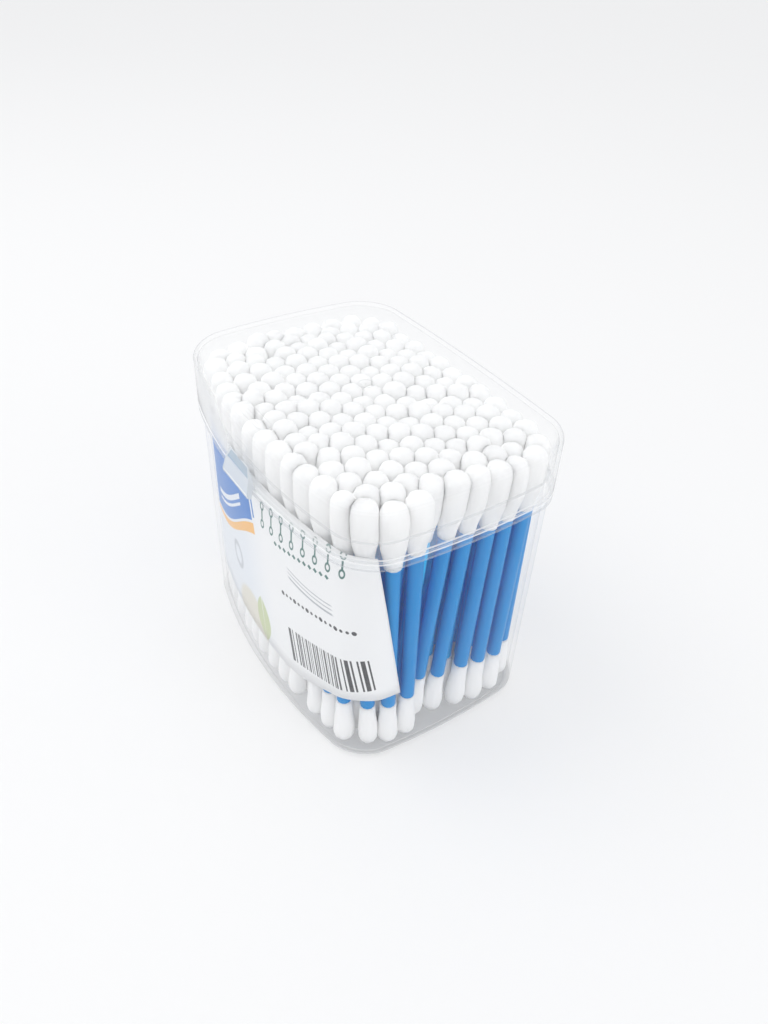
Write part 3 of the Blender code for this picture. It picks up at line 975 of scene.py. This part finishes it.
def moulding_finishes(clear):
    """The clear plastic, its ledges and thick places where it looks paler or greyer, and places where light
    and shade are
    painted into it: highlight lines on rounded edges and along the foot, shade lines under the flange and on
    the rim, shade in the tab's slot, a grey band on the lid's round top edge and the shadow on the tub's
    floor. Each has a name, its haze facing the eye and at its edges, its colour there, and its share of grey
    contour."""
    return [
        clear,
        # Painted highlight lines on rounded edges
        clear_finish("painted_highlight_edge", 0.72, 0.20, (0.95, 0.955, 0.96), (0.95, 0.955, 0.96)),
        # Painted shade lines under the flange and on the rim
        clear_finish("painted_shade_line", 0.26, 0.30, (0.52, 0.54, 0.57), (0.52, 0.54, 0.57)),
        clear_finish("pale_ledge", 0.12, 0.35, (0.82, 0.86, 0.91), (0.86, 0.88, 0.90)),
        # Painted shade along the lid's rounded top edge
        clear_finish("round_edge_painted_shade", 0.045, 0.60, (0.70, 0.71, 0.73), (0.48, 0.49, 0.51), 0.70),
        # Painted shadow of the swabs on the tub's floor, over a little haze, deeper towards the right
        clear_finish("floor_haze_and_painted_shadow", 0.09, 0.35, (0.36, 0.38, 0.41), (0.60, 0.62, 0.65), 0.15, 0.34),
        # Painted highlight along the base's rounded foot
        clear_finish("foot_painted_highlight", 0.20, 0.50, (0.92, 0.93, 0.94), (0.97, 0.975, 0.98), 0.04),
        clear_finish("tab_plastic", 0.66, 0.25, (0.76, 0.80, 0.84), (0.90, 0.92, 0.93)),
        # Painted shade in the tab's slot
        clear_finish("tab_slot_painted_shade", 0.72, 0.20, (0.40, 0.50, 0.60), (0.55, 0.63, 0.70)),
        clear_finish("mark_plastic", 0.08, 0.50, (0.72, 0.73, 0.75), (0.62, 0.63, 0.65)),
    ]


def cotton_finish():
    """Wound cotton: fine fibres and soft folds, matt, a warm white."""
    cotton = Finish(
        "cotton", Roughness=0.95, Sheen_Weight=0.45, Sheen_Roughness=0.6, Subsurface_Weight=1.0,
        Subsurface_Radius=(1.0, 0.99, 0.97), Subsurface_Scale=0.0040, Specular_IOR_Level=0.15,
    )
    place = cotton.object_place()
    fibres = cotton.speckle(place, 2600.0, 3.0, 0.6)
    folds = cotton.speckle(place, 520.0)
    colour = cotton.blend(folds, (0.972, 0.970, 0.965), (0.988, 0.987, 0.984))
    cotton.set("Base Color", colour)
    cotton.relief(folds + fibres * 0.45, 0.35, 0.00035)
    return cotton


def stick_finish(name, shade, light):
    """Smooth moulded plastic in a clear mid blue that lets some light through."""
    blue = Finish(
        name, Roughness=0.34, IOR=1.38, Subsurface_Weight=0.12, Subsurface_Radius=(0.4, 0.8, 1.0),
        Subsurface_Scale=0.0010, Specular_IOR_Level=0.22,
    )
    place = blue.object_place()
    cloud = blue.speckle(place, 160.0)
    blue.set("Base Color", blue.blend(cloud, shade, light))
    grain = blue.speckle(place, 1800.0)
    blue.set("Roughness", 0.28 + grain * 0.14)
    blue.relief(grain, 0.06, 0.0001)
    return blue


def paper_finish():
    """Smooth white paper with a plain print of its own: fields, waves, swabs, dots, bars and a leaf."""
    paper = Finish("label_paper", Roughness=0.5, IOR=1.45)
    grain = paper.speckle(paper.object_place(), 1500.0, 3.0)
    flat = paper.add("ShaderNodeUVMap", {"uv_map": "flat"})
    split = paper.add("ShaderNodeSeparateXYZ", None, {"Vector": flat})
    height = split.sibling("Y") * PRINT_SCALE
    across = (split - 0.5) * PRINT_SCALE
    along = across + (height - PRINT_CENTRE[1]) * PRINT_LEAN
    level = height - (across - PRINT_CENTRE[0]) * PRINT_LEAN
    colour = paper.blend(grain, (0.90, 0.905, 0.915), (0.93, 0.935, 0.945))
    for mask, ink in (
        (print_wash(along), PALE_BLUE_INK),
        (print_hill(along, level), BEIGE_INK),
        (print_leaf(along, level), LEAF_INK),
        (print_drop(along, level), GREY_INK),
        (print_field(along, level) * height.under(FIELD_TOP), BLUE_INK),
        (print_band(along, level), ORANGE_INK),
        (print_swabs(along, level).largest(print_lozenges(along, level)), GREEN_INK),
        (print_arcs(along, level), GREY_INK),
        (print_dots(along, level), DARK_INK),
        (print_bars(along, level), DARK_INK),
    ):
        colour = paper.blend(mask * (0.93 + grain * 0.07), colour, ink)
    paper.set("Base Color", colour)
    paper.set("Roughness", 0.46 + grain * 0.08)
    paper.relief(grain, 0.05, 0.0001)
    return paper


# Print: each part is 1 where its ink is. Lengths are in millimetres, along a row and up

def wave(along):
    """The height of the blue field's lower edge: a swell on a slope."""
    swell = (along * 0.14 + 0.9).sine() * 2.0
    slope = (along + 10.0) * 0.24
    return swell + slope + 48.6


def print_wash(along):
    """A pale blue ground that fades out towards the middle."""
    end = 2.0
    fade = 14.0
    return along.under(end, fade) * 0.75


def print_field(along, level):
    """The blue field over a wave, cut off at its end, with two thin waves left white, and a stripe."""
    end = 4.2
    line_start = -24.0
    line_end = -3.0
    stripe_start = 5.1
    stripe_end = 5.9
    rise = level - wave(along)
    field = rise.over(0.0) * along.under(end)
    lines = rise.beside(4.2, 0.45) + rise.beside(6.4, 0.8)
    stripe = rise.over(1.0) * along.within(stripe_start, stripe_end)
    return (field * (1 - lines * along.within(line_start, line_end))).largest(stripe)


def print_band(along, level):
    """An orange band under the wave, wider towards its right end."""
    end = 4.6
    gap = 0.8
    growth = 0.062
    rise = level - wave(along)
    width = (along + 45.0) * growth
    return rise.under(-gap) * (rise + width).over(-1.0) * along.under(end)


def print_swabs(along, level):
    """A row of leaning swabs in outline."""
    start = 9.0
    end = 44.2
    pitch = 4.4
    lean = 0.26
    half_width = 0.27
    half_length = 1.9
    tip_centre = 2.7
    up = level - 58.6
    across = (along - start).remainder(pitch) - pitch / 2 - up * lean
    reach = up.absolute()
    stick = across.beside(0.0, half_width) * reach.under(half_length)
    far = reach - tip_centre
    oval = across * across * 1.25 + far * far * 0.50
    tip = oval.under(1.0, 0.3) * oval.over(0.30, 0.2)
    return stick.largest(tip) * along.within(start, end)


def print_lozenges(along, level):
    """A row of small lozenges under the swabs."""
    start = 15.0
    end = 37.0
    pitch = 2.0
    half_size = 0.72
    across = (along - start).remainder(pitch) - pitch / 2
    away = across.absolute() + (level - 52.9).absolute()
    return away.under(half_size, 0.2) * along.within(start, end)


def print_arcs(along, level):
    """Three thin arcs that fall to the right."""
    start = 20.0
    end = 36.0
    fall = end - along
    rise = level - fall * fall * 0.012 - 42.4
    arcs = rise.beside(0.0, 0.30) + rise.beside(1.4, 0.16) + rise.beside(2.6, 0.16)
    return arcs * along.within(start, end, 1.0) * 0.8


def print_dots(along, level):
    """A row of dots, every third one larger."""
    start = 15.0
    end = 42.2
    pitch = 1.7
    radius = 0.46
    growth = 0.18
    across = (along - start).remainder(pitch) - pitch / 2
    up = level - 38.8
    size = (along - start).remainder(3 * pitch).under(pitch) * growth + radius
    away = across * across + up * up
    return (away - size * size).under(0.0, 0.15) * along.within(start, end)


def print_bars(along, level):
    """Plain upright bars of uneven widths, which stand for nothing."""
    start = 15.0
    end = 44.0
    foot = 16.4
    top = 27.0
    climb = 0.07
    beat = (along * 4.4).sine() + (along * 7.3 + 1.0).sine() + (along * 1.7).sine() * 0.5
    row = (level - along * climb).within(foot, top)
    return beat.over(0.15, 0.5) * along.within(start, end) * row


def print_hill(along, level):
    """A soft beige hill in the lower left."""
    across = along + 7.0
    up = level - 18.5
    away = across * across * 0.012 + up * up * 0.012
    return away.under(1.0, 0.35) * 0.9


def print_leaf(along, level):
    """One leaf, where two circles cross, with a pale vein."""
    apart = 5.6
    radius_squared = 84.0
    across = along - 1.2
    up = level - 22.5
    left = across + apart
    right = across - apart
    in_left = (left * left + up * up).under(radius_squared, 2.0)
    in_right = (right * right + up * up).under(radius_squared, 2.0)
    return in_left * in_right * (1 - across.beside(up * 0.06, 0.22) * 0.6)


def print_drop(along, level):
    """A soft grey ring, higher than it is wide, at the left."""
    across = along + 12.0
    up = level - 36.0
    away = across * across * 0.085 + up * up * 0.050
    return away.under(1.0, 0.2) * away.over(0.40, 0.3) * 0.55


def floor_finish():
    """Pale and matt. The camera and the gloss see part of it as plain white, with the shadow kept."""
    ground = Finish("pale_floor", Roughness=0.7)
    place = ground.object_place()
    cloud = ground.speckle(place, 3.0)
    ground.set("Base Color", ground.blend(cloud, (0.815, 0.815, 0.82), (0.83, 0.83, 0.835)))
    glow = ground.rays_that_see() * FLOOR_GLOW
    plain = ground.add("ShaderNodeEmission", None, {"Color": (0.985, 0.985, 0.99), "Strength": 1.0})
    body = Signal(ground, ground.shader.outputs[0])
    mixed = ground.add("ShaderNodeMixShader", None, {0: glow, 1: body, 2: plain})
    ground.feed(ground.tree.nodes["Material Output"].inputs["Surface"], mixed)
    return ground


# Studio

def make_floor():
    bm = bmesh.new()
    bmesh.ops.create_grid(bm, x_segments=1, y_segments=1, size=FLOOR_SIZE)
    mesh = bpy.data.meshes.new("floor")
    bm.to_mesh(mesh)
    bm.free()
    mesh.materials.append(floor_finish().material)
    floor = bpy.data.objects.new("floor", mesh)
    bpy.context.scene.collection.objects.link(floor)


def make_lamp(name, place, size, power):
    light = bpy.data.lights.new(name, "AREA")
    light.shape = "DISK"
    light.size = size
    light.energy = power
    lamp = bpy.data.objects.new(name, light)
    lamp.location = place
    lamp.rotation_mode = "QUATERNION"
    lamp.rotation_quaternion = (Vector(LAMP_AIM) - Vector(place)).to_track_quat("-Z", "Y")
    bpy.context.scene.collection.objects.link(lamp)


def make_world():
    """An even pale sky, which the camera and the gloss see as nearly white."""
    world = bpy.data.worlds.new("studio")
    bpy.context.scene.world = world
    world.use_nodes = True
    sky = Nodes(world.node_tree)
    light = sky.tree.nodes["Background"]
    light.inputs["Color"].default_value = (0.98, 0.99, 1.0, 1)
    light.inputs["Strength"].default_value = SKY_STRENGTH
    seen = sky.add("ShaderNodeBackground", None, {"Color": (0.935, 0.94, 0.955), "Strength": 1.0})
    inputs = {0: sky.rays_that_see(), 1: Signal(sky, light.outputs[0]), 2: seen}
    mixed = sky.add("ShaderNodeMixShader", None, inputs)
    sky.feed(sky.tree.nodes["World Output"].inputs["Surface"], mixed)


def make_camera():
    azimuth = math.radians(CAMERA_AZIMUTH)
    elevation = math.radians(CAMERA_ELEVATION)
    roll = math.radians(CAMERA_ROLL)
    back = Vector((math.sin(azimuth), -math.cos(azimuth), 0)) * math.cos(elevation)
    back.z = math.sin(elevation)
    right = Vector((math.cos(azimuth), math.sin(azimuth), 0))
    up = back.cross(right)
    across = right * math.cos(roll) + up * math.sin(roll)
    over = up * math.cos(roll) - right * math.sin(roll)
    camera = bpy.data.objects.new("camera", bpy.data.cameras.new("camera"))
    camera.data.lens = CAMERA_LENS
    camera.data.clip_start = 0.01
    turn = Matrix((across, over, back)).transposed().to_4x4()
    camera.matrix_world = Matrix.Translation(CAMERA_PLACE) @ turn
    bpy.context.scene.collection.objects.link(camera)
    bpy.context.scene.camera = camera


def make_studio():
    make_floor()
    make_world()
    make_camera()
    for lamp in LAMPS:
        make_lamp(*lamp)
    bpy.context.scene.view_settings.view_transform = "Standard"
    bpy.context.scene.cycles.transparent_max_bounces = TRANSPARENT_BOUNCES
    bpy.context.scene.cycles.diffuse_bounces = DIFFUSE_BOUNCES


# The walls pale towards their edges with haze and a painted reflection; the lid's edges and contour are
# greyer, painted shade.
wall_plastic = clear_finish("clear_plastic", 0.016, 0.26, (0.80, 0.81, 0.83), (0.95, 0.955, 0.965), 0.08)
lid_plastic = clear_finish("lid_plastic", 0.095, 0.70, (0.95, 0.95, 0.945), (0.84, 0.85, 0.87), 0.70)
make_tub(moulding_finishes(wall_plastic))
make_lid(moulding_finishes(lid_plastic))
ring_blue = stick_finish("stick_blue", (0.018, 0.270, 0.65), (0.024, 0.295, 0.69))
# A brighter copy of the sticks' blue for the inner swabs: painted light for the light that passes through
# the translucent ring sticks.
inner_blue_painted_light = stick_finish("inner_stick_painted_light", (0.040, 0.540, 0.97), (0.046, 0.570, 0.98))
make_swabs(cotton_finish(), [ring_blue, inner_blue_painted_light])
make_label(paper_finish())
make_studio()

────

### Goal
Give back exactly the material above from its opening line to the line bearing "return cotton".

### Right answer
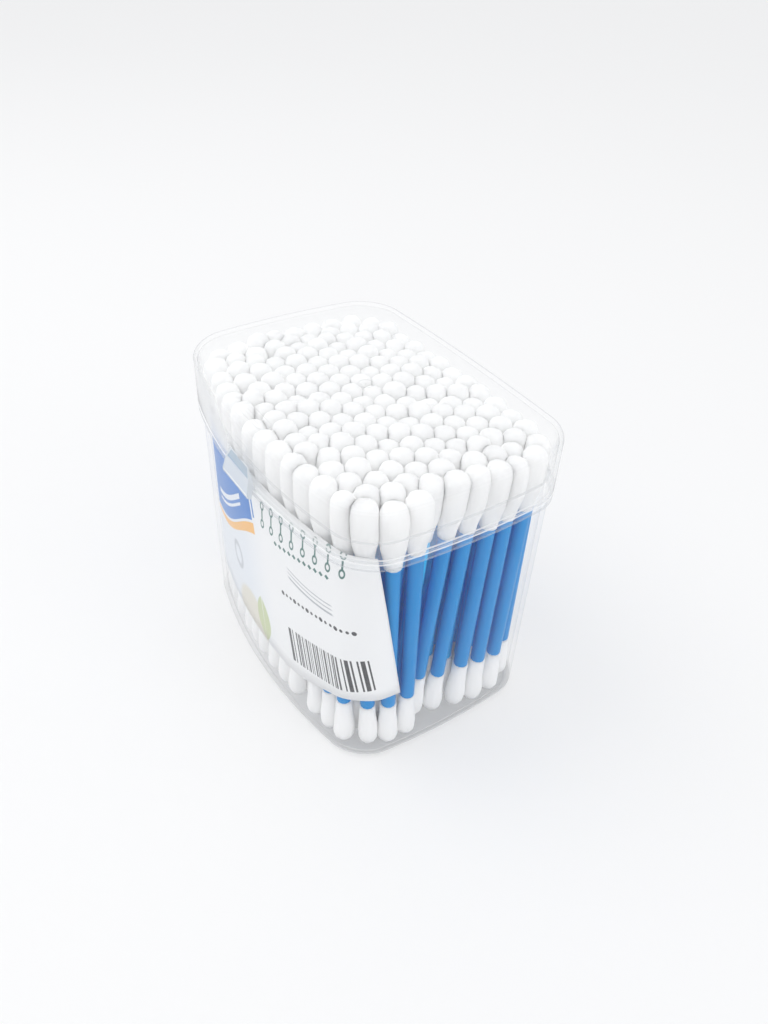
Write part 3 of the Blender code for this picture. It picks up at line 975 of scene.py. This part finishes it.
def moulding_finishes(clear):
    """The clear plastic, its ledges and thick places where it looks paler or greyer, and places where light
    and shade are
    painted into it: highlight lines on rounded edges and along the foot, shade lines under the flange and on
    the rim, shade in the tab's slot, a grey band on the lid's round top edge and the shadow on the tub's
    floor. Each has a name, its haze facing the eye and at its edges, its colour there, and its share of grey
    contour."""
    return [
        clear,
        # Painted highlight lines on rounded edges
        clear_finish("painted_highlight_edge", 0.72, 0.20, (0.95, 0.955, 0.96), (0.95, 0.955, 0.96)),
        # Painted shade lines under the flange and on the rim
        clear_finish("painted_shade_line", 0.26, 0.30, (0.52, 0.54, 0.57), (0.52, 0.54, 0.57)),
        clear_finish("pale_ledge", 0.12, 0.35, (0.82, 0.86, 0.91), (0.86, 0.88, 0.90)),
        # Painted shade along the lid's rounded top edge
        clear_finish("round_edge_painted_shade", 0.045, 0.60, (0.70, 0.71, 0.73), (0.48, 0.49, 0.51), 0.70),
        # Painted shadow of the swabs on the tub's floor, over a little haze, deeper towards the right
        clear_finish("floor_haze_and_painted_shadow", 0.09, 0.35, (0.36, 0.38, 0.41), (0.60, 0.62, 0.65), 0.15, 0.34),
        # Painted highlight along the base's rounded foot
        clear_finish("foot_painted_highlight", 0.20, 0.50, (0.92, 0.93, 0.94), (0.97, 0.975, 0.98), 0.04),
        clear_finish("tab_plastic", 0.66, 0.25, (0.76, 0.80, 0.84), (0.90, 0.92, 0.93)),
        # Painted shade in the tab's slot
        clear_finish("tab_slot_painted_shade", 0.72, 0.20, (0.40, 0.50, 0.60), (0.55, 0.63, 0.70)),
        clear_finish("mark_plastic", 0.08, 0.50, (0.72, 0.73, 0.75), (0.62, 0.63, 0.65)),
    ]


def cotton_finish():
    """Wound cotton: fine fibres and soft folds, matt, a warm white."""
    cotton = Finish(
        "cotton", Roughness=0.95, Sheen_Weight=0.45, Sheen_Roughness=0.6, Subsurface_Weight=1.0,
        Subsurface_Radius=(1.0, 0.99, 0.97), Subsurface_Scale=0.0040, Specular_IOR_Level=0.15,
    )
    place = cotton.object_place()
    fibres = cotton.speckle(place, 2600.0, 3.0, 0.6)
    folds = cotton.speckle(place, 520.0)
    colour = cotton.blend(folds, (0.972, 0.970, 0.965), (0.988, 0.987, 0.984))
    cotton.set("Base Color", colour)
    cotton.relief(folds + fibres * 0.45, 0.35, 0.00035)
    return cotton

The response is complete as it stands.